■ **Data for this exercise**:
▼

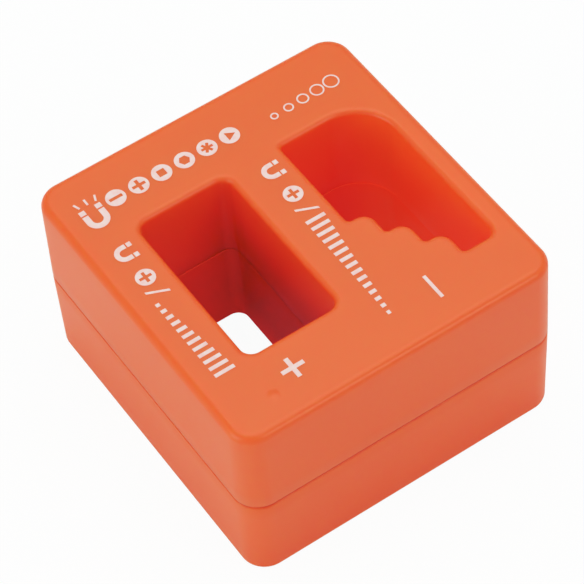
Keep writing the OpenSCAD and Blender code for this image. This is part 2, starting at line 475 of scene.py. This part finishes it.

▲
▼

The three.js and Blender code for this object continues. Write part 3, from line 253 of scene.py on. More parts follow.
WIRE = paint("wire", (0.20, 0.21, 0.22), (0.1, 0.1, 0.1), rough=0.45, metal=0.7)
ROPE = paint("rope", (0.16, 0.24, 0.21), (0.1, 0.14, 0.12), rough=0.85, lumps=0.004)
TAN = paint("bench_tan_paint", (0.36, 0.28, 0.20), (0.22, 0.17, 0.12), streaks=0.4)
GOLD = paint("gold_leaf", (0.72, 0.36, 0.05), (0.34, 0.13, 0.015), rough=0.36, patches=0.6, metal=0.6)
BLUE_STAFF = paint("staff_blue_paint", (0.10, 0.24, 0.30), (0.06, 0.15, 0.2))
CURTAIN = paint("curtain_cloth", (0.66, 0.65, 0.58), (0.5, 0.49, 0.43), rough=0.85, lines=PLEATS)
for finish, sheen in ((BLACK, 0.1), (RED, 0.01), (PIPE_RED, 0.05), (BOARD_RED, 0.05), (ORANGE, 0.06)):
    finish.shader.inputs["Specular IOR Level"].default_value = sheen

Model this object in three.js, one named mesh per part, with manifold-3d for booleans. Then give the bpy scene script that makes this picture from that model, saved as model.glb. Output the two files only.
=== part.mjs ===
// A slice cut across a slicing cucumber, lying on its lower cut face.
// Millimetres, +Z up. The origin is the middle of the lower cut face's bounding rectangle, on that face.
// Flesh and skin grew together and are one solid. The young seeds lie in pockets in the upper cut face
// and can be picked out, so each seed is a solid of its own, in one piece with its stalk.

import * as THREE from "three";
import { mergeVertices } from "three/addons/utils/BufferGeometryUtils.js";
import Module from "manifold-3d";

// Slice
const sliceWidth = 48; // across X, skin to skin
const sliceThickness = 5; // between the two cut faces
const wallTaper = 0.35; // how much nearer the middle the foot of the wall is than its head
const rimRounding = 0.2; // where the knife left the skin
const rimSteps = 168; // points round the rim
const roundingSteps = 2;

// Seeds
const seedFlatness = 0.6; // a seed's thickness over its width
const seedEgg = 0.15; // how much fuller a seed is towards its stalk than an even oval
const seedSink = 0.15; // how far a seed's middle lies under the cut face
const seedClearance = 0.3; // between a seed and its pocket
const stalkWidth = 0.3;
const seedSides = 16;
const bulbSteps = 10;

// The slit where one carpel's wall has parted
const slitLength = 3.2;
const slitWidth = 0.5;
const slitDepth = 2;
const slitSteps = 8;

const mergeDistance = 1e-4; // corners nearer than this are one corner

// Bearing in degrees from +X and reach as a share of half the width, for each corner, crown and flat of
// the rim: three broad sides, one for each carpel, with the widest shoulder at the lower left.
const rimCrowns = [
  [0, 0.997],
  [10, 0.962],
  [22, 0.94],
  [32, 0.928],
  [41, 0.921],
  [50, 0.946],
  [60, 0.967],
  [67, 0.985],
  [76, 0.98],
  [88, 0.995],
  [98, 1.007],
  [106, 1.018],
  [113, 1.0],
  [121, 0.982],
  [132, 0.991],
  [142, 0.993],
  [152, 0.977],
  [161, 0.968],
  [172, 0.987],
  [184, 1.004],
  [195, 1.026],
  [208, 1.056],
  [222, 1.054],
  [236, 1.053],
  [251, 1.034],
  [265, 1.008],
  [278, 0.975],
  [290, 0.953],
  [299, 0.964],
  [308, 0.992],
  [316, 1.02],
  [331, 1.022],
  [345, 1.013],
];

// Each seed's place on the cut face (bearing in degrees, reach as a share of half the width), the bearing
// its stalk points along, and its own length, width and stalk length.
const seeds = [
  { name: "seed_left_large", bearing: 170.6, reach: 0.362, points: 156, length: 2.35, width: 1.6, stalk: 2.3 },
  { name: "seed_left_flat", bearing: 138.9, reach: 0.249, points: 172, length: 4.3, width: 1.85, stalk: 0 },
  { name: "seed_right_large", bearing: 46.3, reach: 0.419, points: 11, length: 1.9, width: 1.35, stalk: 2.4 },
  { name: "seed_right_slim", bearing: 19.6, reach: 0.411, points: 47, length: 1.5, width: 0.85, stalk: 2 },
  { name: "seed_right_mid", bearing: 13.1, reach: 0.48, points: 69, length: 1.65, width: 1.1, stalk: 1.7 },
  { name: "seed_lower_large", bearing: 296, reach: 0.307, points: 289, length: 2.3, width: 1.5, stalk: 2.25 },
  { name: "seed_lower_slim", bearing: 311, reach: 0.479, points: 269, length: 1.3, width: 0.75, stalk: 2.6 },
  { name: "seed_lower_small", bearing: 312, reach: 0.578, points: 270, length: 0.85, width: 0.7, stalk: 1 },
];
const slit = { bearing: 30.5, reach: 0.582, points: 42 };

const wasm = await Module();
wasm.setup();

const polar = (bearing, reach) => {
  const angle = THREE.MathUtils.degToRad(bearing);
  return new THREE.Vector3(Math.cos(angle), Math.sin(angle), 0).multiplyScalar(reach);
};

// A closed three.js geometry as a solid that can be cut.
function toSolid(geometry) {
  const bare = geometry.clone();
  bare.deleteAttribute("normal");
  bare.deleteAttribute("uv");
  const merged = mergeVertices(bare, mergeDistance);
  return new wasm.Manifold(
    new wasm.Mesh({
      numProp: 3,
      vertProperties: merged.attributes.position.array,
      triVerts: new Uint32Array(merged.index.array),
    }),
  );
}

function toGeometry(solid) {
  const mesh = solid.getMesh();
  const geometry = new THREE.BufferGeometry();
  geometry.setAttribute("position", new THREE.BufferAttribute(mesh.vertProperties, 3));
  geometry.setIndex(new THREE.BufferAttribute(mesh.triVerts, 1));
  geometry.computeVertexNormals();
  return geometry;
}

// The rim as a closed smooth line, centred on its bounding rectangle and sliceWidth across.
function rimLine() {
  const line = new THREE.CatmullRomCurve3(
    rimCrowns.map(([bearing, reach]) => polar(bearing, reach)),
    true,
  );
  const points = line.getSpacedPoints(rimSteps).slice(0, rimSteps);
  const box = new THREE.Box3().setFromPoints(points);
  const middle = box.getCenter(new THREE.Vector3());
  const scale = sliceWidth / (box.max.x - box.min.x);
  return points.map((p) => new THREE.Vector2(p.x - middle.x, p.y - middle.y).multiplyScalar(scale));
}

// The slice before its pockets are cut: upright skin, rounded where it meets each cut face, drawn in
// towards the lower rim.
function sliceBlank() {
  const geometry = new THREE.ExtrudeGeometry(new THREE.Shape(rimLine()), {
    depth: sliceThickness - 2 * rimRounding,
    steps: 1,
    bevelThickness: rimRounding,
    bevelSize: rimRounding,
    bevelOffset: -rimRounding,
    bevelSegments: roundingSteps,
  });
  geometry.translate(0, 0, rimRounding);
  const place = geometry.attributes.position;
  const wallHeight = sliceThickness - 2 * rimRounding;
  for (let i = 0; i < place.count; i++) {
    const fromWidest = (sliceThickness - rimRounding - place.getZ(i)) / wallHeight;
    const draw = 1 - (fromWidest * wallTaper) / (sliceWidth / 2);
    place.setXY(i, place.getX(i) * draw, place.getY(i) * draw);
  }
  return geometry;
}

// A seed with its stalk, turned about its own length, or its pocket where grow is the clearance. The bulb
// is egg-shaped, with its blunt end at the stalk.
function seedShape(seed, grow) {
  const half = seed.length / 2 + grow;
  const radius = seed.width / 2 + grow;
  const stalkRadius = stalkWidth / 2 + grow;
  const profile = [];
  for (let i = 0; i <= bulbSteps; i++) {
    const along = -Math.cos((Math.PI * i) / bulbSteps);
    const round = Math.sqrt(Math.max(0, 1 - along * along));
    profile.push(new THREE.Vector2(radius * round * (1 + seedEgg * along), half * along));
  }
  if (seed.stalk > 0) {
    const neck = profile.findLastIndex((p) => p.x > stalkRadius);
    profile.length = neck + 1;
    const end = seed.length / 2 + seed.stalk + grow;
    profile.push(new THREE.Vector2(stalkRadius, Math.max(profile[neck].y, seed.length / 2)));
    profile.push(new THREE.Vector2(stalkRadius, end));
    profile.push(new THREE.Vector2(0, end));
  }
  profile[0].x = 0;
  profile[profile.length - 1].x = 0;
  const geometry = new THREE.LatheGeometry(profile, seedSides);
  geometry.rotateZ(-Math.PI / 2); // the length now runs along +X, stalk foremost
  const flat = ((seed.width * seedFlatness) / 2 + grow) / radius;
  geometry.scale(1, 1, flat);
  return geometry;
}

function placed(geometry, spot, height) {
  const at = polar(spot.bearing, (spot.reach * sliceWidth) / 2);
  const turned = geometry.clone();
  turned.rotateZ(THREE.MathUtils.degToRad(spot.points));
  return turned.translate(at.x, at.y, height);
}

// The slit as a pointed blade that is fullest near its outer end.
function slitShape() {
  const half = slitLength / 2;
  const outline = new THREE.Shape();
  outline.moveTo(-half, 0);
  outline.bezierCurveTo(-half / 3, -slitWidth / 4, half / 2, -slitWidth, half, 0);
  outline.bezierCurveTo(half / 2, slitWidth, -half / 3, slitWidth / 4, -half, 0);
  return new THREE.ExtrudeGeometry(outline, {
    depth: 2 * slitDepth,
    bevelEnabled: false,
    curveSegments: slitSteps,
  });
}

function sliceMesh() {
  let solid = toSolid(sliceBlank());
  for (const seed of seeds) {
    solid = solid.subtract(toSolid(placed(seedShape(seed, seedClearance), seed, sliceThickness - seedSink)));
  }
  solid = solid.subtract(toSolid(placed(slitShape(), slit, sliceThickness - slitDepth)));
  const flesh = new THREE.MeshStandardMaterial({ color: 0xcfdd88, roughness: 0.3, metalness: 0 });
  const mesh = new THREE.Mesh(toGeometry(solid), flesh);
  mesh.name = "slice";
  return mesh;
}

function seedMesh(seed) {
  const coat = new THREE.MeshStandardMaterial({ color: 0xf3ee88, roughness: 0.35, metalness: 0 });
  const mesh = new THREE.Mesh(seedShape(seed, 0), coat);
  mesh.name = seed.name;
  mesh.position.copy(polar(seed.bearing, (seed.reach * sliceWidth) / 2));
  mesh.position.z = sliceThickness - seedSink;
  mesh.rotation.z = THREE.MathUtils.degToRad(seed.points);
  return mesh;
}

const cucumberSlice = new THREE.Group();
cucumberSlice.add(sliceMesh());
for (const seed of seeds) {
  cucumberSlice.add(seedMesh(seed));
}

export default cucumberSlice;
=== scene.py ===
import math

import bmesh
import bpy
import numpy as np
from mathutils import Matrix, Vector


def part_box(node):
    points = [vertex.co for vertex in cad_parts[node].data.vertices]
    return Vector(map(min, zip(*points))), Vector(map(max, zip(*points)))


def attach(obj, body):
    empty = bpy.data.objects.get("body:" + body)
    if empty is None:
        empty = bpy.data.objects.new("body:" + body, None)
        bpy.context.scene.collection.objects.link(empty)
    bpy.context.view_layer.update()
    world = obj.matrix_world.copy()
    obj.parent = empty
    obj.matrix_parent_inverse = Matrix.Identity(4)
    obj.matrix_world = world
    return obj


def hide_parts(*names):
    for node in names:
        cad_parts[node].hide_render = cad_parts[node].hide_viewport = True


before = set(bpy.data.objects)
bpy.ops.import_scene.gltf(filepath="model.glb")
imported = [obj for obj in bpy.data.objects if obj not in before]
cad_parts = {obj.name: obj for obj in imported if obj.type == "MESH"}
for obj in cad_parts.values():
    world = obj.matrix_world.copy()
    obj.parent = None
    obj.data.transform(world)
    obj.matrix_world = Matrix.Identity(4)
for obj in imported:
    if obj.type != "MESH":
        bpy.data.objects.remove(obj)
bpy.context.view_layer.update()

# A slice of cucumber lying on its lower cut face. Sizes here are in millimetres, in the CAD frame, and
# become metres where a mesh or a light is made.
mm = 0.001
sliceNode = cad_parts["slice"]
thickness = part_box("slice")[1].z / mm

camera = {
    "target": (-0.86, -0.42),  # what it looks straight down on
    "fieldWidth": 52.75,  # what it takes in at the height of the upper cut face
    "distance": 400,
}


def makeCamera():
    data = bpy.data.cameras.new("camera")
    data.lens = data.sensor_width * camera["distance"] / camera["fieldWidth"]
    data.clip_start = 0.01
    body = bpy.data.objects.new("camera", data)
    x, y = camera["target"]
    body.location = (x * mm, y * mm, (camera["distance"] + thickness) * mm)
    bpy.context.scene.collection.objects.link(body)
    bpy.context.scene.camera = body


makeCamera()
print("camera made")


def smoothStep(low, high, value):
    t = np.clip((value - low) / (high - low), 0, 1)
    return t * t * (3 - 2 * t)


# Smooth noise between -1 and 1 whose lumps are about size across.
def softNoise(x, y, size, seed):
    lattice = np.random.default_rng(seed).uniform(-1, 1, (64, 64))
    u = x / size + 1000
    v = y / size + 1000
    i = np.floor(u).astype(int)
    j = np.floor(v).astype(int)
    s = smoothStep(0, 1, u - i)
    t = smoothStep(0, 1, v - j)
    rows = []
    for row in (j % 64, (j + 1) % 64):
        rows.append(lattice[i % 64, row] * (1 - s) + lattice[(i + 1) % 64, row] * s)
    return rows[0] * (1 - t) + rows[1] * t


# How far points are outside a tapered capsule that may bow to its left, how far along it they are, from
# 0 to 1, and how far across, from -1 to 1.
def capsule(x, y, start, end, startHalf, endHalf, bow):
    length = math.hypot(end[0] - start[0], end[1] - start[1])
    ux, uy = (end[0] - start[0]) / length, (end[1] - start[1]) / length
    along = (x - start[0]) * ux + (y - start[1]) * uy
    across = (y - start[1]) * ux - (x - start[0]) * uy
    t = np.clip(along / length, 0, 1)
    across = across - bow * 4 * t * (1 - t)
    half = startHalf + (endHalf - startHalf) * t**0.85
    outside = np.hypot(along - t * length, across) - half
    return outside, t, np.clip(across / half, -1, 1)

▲
▼

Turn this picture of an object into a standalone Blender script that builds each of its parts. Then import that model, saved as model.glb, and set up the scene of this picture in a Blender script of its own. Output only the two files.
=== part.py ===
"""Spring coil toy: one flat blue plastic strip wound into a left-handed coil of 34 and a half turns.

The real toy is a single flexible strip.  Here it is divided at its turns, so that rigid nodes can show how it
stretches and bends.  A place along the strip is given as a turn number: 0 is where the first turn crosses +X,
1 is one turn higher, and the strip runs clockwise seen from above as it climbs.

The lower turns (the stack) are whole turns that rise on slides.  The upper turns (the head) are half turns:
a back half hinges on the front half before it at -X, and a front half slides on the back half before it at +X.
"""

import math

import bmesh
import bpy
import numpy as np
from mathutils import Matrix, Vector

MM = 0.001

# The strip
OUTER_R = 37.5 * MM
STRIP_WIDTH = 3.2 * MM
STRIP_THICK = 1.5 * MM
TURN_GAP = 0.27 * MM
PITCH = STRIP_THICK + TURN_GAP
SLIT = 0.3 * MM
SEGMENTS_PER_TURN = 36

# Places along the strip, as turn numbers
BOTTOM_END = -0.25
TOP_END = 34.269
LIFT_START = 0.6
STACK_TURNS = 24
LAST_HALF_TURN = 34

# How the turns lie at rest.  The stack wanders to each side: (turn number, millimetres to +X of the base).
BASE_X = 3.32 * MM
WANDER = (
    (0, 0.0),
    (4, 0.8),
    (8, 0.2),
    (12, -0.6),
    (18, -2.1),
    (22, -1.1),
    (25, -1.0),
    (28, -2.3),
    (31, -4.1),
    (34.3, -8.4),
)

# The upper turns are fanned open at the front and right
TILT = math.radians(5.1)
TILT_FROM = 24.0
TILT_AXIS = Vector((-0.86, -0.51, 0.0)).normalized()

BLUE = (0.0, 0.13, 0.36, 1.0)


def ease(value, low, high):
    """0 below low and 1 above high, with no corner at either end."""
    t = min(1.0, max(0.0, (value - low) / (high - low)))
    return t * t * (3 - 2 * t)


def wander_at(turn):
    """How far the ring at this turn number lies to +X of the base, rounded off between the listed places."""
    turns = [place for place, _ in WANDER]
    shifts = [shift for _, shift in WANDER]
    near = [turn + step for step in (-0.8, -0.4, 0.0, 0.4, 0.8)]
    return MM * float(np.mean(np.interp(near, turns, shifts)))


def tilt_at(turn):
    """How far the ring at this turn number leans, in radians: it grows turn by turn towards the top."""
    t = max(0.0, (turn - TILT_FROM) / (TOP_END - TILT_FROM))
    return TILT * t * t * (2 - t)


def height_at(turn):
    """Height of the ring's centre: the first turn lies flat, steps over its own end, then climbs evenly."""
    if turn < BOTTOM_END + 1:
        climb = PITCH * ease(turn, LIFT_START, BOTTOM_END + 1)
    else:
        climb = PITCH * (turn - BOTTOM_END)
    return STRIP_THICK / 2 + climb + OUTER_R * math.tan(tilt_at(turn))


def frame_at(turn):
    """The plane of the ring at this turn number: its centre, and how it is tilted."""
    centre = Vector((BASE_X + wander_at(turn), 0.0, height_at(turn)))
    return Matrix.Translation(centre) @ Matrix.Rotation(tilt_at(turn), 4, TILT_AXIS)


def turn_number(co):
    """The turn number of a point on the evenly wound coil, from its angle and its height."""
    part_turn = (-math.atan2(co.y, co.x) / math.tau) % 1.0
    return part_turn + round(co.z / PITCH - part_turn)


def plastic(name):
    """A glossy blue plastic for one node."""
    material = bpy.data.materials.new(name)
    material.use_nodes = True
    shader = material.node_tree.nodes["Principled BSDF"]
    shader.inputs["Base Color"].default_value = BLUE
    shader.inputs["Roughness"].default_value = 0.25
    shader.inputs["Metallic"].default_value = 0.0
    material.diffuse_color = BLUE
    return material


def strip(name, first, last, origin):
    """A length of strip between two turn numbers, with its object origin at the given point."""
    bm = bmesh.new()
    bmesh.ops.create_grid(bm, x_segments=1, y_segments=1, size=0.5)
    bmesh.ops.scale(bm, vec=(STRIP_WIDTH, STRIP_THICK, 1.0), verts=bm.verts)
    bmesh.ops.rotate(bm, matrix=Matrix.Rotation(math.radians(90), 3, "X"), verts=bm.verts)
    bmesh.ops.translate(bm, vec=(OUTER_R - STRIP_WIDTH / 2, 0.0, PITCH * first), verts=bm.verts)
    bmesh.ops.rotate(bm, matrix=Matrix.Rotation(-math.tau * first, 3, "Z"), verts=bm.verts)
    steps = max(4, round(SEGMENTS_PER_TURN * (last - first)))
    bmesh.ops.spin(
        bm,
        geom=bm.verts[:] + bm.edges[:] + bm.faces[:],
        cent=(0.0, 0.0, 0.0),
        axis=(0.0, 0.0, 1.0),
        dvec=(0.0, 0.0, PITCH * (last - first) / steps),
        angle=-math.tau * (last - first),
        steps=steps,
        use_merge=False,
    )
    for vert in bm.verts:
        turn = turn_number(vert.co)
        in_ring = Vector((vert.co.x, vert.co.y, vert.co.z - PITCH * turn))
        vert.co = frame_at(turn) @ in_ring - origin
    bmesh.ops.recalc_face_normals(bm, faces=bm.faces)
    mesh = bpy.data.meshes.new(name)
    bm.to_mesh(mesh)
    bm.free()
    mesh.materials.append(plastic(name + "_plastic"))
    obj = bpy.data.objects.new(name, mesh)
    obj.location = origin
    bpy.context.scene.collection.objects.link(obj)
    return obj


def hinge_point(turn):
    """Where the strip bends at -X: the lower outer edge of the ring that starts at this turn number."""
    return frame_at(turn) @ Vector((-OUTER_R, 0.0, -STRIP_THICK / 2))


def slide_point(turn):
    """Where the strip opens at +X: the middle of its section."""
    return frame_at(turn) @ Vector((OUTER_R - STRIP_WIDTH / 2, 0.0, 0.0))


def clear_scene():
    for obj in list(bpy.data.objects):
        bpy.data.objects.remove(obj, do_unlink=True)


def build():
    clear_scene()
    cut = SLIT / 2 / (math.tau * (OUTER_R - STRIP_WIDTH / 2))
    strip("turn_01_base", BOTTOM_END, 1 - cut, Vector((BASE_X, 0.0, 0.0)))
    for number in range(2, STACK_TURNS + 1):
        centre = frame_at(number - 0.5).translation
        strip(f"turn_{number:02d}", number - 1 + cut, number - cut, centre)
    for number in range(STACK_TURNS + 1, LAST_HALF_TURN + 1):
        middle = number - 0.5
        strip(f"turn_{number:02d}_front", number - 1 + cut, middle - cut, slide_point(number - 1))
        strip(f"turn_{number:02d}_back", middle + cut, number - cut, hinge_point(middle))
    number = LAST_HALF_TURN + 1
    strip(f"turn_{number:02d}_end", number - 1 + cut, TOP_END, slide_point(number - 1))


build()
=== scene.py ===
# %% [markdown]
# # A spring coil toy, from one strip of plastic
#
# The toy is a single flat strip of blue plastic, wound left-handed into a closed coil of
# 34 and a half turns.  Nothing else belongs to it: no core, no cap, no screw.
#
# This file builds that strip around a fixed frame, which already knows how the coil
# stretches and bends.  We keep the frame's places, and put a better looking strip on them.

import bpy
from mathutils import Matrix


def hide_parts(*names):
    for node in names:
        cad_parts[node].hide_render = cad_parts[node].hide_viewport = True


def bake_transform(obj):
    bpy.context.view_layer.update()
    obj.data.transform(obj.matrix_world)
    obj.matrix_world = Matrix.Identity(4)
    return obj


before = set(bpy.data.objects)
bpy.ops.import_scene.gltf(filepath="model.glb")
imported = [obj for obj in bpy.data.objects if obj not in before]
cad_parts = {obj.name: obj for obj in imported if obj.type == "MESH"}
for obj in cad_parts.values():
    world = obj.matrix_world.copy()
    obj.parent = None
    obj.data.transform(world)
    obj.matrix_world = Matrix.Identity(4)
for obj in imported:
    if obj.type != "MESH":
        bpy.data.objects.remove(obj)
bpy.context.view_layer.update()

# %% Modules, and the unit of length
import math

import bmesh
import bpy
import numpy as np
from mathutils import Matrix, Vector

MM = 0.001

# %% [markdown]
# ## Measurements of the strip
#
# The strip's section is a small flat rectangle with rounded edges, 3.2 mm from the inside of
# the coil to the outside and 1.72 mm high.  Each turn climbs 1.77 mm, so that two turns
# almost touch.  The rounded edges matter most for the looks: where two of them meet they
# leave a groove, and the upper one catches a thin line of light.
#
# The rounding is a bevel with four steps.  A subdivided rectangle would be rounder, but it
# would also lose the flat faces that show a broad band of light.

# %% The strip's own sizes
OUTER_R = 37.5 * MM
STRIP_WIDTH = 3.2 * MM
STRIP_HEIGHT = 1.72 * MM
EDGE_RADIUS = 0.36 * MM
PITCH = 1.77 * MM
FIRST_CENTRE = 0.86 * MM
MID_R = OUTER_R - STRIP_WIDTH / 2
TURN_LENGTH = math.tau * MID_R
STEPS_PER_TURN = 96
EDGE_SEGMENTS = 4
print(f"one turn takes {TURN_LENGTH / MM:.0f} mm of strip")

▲

■ **Your objective**: Identify how many lines in the entries above contain the word "model" and provide only that figure.

■ **Response for this exercise**: 4